Comprei este livro em 2013, quando em intercâmbio na Espanha. Salvo engano, eu estava no aeroporto de Madrid, com alguns Euros ainda no bolso que eu precisava gastar, porque se eu voltasse para o Brasil com eles, os mesmos não teriam utilidade nenhuma e eu ainda sairia perdendo se resolvesse fazer o câmbio de volta para Reais. Por isso, foi numa dessas livrarias de aeroporto que eu peguei esse livro aleatoriamente.

Literalmente 10 anos se passaram com esse livro parado na estante. Ocorre que eu até tentei ler ele antes, mas meu nível de espanhol não estava bom o suficiente para que eu pudesse de fato acompanhar a história. Não sei o que aconteceu em 2023 que meu espanhol melhorou e eu finalmente consegui apreciar essa belezura de livro.
En fin, los hombres pueden tener distintas facciones y la piél más o menos oscura, pero la estupidez es universal. (p. 53)
Como já comentei, essa é uma obra-prima da ficção histórica, onde o autor retrata o cotidiano da vida de soldados legionários romanos em meados do século I. Como o autor é espanhol, ele ainda teve a sacada genial de retratar essa história durante um período formativo bem importante para a história do seu país: as Guerras Cantábricas.
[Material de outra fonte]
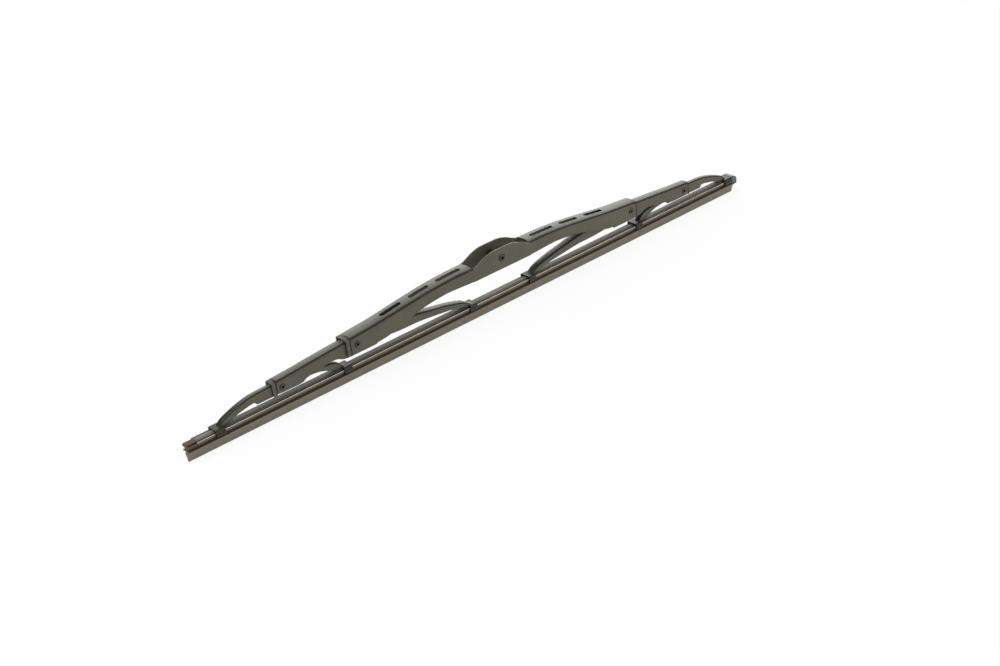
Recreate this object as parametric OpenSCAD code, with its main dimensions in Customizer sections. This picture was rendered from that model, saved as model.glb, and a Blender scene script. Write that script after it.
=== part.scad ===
// Framed windscreen wiper blade: a pressed steel bridge, two secondary bridges, two tertiary yokes,
// riveted pivots with plastic liners, two spring rails and one moulded rubber strip with an end cap.
// The origin is the middle of the arm pin. +X runs along the blade, +Y along the pin, +Z away from the glass.

/* [Wiping strip] */
// Length of the rubber strip
strip_len = 500; // [494:1:506]
// Rubber past the outer claw at the open end
open_overhang = 20; // [14:0.5:24]
// Rubber past the outer claw at the capped end
cap_overhang = 4.5; // [4:0.5:6]
// From the arm pin's axis down to the top of the rubber
strip_drop = 26.8; // [26:0.1:28]
// Width of the rubber's top bead
bead_w = 5.2; // [4.8:0.1:5.8]
// Height of the bead above the rail slots
bead_h = 0.8; // [0.7:0.05:1.1]
// Width of the web between the rail slots
slot_web_w = 2.4; // [2:0.1:2.6]
// Width of the flange below the rails
flange_w = 7.4; // [6.8:0.1:7.8]
// Height of the flange below the rails
flange_h = 1.3; // [1:0.05:1.5]
// Width of the web between the claw grooves
groove_web_w = 3; // [2.6:0.1:3.4]
// Height of the claw grooves
groove_h = 2.15; // [1.7:0.05:2.4]
// Width over the two wings below the claws
wing_w = 8; // [7.4:0.1:8.2]
// Height of the wings at their tips
wing_h = 0.8; // [0.6:0.05:1]
// Thickness of the neck that lets the lip flip over
neck_w = 1.1; // [0.9:0.05:1.4]
// Height of the neck
neck_h = 1.1; // [0.9:0.05:1.3]
// Width over the lip's shoulders
lip_w = 4.2; // [3.6:0.1:4.6]
// Height of the lip, shoulders to wiping edge
lip_h = 6.1; // [5.4:0.1:6.6]
// Thickness of the wiping edge
edge_w = 0.9; // [0.7:0.05:1.2]

/* [Rails] */
// Thickness of a spring rail
rail_t = 0.85; // [0.7:0.05:0.95]
// Width over the two rails
rails_w = 8; // [7.8:0.1:8.2]
// Bare rubber past the rails at the open end
rail_setback = 6.5; // [4:0.5:9]
// Length of the locking notch in each rail
notch_len = 2.4; // [2.2:0.1:3]
// Depth of the locking notch
notch_depth = 0.6; // [0.5:0.05:0.8]

/* [Claws] */
// Steel thickness of the claws
claw_t = 0.85; // [0.7:0.05:0.95]
// Width over a claw
claw_w = 10; // [9.9:0.1:10.6]
// Length of an outer claw along the strip
claw_len = 7; // [6:0.5:8]
// Length of the middle and inner claws
claw_len_inner = 6.2; // [5.5:0.1:7]
// Opening between a claw's two finger tips
claw_mouth = 4.4; // [4:0.1:5]
// Locking pips in the cheeks of the capped end's claw: diameter at the cheek
pip_d = 1.4; // [1:0.1:1.6]
// How far a pip stands in from its cheek
pip_h = 0.4; // [0.3:0.05:0.45]
// Middle claws, inwards from the outer pivots
claw_mid_setback = 50; // [48.5:0.5:51.5]
// Inner claws, from the arm pin
claw_inner_x = 27.5; // [26:0.5:32]

/* [Primary bridge] */
// Steel thickness of the primary bridge
primary_t = 1; // [0.9:0.05:1.1]
// From the arm pin to the bridge's end
primary_reach = 132; // [131:0.5:134]
// Width over the ears at the arm pin
primary_mid_w = 14.2; // [13.6:0.1:16]
// Width over the bridge's ends
primary_end_w = 12.4; // [12:0.1:12.8]
// Height of the web's top above the arm pin, at the ears
primary_crown = 2.4; // [2:0.1:3]
// Height of the web's top at the ends
primary_end_z = -6.5; // [-6.6:0.1:-6]
// Lower edge of the side walls at the arm pin
primary_low_mid = -8.2; // [-9:0.1:-7.6]
// Lower edge of the side walls at the ends
primary_low_end = -18.4; // [-19:0.1:-18]
// Outer radius of the bends between web and walls
primary_bend_r = 1.3; // [1.1:0.1:1.8]
// Half length of the opening for the wiper arm's hook
hook_open = 26.3; // [25:0.1:28]
// Height of the ears above the arm pin
ear_h = 7.8; // [7:0.1:9]
// Width of the slots through the web
web_slot_w = 3.8; // [2.8:0.1:4.2]

/* [Secondary bridges] */
// Steel thickness of the secondary bridges
secondary_t = 0.9; // [0.8:0.05:0.95]
// From the arm pin to a secondary bridge's outer end
secondary_reach = 190; // [189:0.5:192]
// Width at the pivot in the primary bridge
secondary_w = 8.4; // [8:0.1:8.4]
// Width at the outer end
secondary_end_w = 8; // [8:0.1:8.4]
// Top at the inner pivot
secondary_crown = -8.5; // [-8.8:0.1:-8.4]
// Top at the outer end
secondary_end_z = -12.7; // [-12.8:0.1:-12.5]
// Depth of the walls below the inner pivot
secondary_low = 7.9; // [7.4:0.1:8.2]
// Depth of the walls below the outer pivot
secondary_tail_low = 4.1; // [3.6:0.1:4.4]
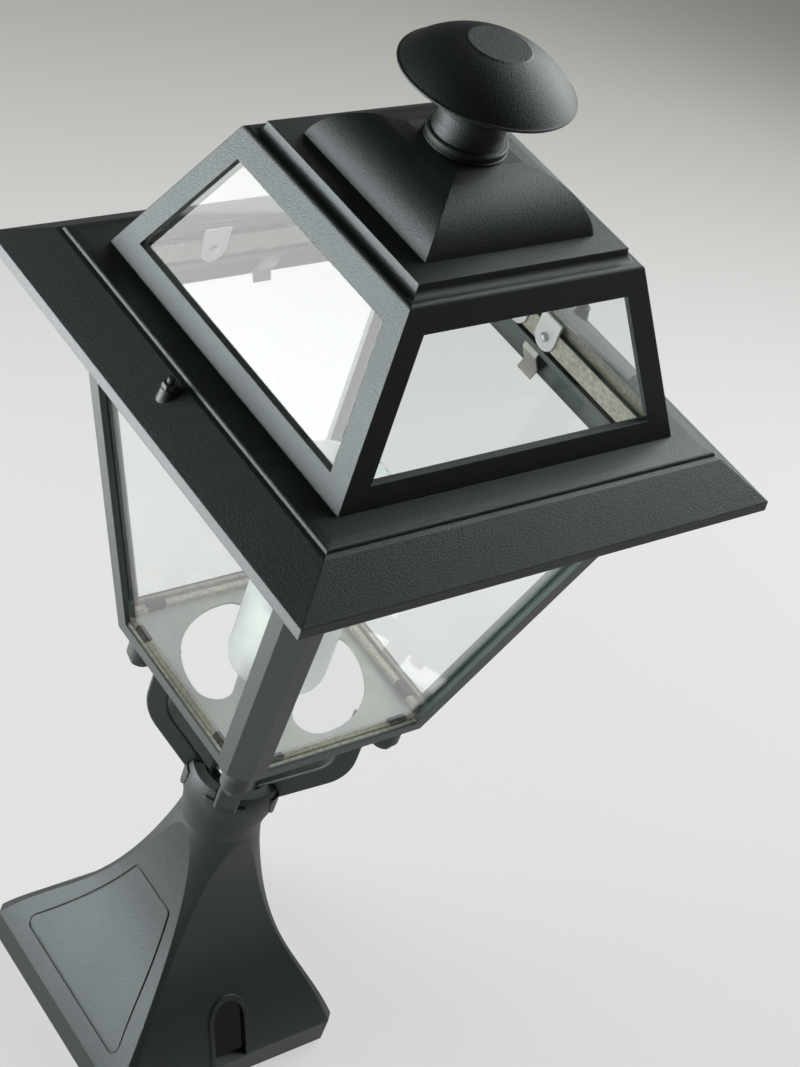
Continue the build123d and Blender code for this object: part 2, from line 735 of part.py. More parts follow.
# ---------------------------------------------------------------- lampholder and diffuser
def make_diffuser():
    """A frosted glass beaker, open at the top, standing on the bridge."""
    top = floor_top + diffuser_height
    outer = rod(diffuser_radius, floor_top, top)
    outer = fillet(outer.edges().group_by(Axis.Z)[0], diffuser_corner)
    inner = rod(diffuser_radius - diffuser_wall, floor_top + diffuser_wall, top + 1)
    inner = fillet(inner.edges().group_by(Axis.Z)[0], diffuser_corner - diffuser_wall)
    return outer - inner - rod(nipple_radius + fit_gap, floor_top - 1, holder_bottom + 1)


def make_holder():
    """The ceramic body: a narrow foot, a shoulder and the round skirt."""
    shoulder = holder_bottom + holder_foot + holder_shoulder
    body = turned(Polyline((holder_foot_radius, holder_bottom), (holder_foot_radius, holder_bottom + holder_foot),
                           (holder_radius, shoulder), (holder_radius, holder_top - 1.0),
                           (holder_radius - 1.0, holder_top)))
    body -= rod(lamp_thread_radius + shell_wall + running_gap, well_floor, holder_top + 1)
    return body - rod(nipple_radius + running_gap, holder_bottom - 1, well_floor + 1)


def make_threaded_shell():
    bottom = shell_top - shell_length
    return rod(lamp_thread_radius + shell_wall, bottom, shell_top) - \
        rod(lamp_thread_radius, bottom - 1, shell_top + 1)


def make_contact():
    flange = rod(contact_radius + contact_flange, well_floor, well_floor + 1.0)
    return flange + rod(contact_radius, well_floor, well_floor + contact_height)


def make_nipple():
    bottom = web_top - nipple_tail
    top = holder_bottom + nipple_reach
    return rod(nipple_radius, bottom, top) - rod(nipple_bore, bottom - 1, top + 1)


def make_nipple_nut():
    nut = Rot(180, 0, 0) * hexagon(nipple_nut_flats, -web_top, nipple_nut_height - web_top)
    return nut - rod(nipple_radius + running_gap, web_top - nipple_tail, web_top + 1)


# ---------------------------------------------------------------- build and write
def main():
    save("pedestal", make_pedestal())
    save("cradle", make_cradle())
    save("cradle_stem", make_stem())
    save("stem_top_nut", make_stem_nut(hub_rim))
    save("stem_bottom_nut", make_stem_nut(neck_web - stem_washer_gauge - stem_nut_height))
    save("stem_washer", make_stem_washer())
    save("corner_screws", *around(make_corner_screw(), start=45))

    shell = make_body_shell()
    save("body_bottom_frame", make_bottom_frame(shell))
    save("body_top_frame", make_top_frame(shell))
    for post in make_posts(shell):
        centre = post.center()
        name = ("front" if centre.Y < 0 else "back") + "_" + ("right" if centre.X > 0 else "left")
        save(f"corner_post_{name}", post)
    save("floor_plate", make_floor_plate())

    sides = ("front", "right", "back", "left")
    for name, pane in zip(sides, around(make_body_pane())):
        save(f"body_glass_{name}", pane)
    for name, pane in zip(sides, around(make_roof_pane())):
        save(f"roof_glass_{name}", pane)
    save("pane_clips", *around(make_pane_clip()))
    save("pane_clip_screws", *around(make_clip_screw()))
    save("roof_pane_tabs", *place_tabs(make_tab()))
    save("roof_tab_screws", *place_tabs(make_tab_screw()))
    save("glass_pads", *[pad for side in (-1, 1) for pad in around(make_glass_rest(side))])

    save("roof_gasket", make_gasket())
    save("roof_studs", make_stud(-1), make_stud(1))
    save("roof_nut_front", make_roof_nut(-1))
    save("roof_nut_back", make_roof_nut(1))
    save("roof_brim", make_brim())
    save("roof_frame", make_roof_frame())
    save("roof_cap", make_cap())
    save("finial", make_finial())
    save("finial_rod", make_finial_rod())
    save("finial_washer", make_rod_washer())
    save("finial_nut", make_rod_nut())

    save("diffuser", make_diffuser())
    save("lampholder", make_holder())
    save("lampholder_shell", make_threaded_shell())
    save("lampholder_contact", make_contact())
    save("lampholder_nipple", make_nipple())
    save("nipple_nut", make_nipple_nut())


main()
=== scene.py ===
import math

import bmesh
import bpy
from mathutils import Matrix, Vector


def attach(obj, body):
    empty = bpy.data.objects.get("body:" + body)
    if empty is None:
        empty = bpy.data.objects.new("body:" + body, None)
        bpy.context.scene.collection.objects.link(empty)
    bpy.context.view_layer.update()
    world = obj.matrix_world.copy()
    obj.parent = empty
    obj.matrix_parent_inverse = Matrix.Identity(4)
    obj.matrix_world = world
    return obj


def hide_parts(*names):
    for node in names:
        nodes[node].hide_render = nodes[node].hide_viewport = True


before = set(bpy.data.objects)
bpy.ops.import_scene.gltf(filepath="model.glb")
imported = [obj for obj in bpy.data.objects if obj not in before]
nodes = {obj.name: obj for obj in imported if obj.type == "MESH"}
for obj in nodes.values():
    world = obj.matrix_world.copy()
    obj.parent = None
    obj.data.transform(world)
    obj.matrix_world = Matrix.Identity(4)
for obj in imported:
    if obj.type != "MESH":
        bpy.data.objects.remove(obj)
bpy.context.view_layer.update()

# ---------------------------------------------------------------- camera
# The lantern is seen from above and from its front right corner, with a long lens
# and a tilted picture.
LENS_MM = 76.3
CAMERA_PLACE = (0.65696, -0.69608, 1.18955)
CAMERA_TURN = (49.2997, -16.5569, 54.8740)
PICTURE_SHIFT = 0.0042

camera_data = bpy.data.cameras.new("camera")
camera_data.lens = LENS_MM
camera_data.shift_x = PICTURE_SHIFT
camera = bpy.data.objects.new("camera", camera_data)
camera.location = CAMERA_PLACE
camera.rotation_euler = [math.radians(turn) for turn in CAMERA_TURN]
bpy.context.scene.collection.objects.link(camera)
bpy.context.scene.camera = camera
bpy.context.scene.view_settings.view_transform = "Standard"


# ---------------------------------------------------------------- floor and light
# A pale floor with painted shade that grows darker away from the lantern, to the left, the back and the
# right, and a painted shadow under the foot.
# A large soft light stands low at the front left with one at floor level beside it, and
# another hangs high at the back, in a dim surround.
class Wire:
    """A number or colour on its way through a finish; arithmetic on it adds Math nodes."""

    def __init__(self, finish, socket):
        self.finish = finish
        self.socket = socket

    def math(self, operation, *values):
        return self.finish.make("ShaderNodeMath", {"operation": operation}, dict(enumerate(values)))

    def __add__(self, other):
        return self.math("ADD", self, other)

    def __sub__(self, other):
        return self.math("SUBTRACT", self, other)

    def __rsub__(self, other):
        return self.math("SUBTRACT", other, self)

    def __mul__(self, other):
        return self.math("MULTIPLY", self, other)

    def __abs__(self):
        return self.math("ABSOLUTE", self)

    __radd__ = __add__
    __rmul__ = __mul__

    def over(self, other):
        """The larger of the two."""
        return self.math("MAXIMUM", self, other)

    def under(self, other):
        """The smaller of the two."""
        return self.math("MINIMUM", self, other)

    def sine(self):
        return self.math("SINE", self)

    def step(self, low, high):
        """0 below low, 1 above high and smooth in between."""
        return self.finish.make("ShaderNodeMapRange", {"interpolation_type": "SMOOTHSTEP"},
                                {"Value": self, "From Min": low, "From Max": high})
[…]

O tanto de pesquisa que esse cara fez pra escrever esse livro não está no gibi! É uma monstruosidade de conhecimento para saber detalhes de como funciona não só uma legião romana, mas como as pessoas viviam em Roma, como eram as relações, quais eram as intrigas políticas que permeavam aquela república corrupta e falida, como se tratavam os diferentes graus hierárquicos, como era a vida de escravos, mulheres, crianças, pobres, ricos, estrangeiros... meu Deus... só por ser capaz de reunir tanta informação num livro sem que ele seja chato, o autor já provou sua capacidade.

A história que acompanhamos aqui é de Marco, um jovem romano do bairro pobre de Subura que é adotado por Vitruviano, um grande arquiteto romano, que o ensina o ofício. Marco então vai parar na IX Legião Romana como mensor (uma espécie de engenheiro militar) e ali participa das campanhas militares de invasão à Cantábria (mais ou menos a região norte do que hoje é a Espanha). 

A narrativa é sensacional, cheia de excelentes e inesperadas reviravoltas; os personagens são muito bem trabalhados e todos têm motivações e objetivos muito fortes e claros; as descrições não são cansativas, pelo contrário, são na medida para deixar a gente curioso; os diálogos também são bem trabalhados, não deixando espaço para aquele formalismo besta que tanto permeia a ficção histórica e ainda abrindo espaço para trabalhar conceitos como a retórica romana importada da Grécia antiga.

O livro é cheio de ensinamentos e citações que vêm, de fato, dos romanos antigos. Propositalmente, trouxe apenas aquela citação acima para o meu próprio benefício. É que esse livro é tão legal e cheio de citações tão boas, que não quero registrá-las aqui. Quero dar à minha memória a chance de esquecer o máximo possível para que, daqui a alguns anos, eu possa revisitar essa obra e ler de novo. 

A vontade mesmo agora é adquirir todas as obras desse autor, porque ficou mais do que evidente aqui que o cara escreve bem. O mais chocante pra mim foi saber que Pax Romana tratava-se de seu primeiro romance. Oloco, cara bom demais.

Em suma, livro bom, história boa, autor bom. Vale a pena ler.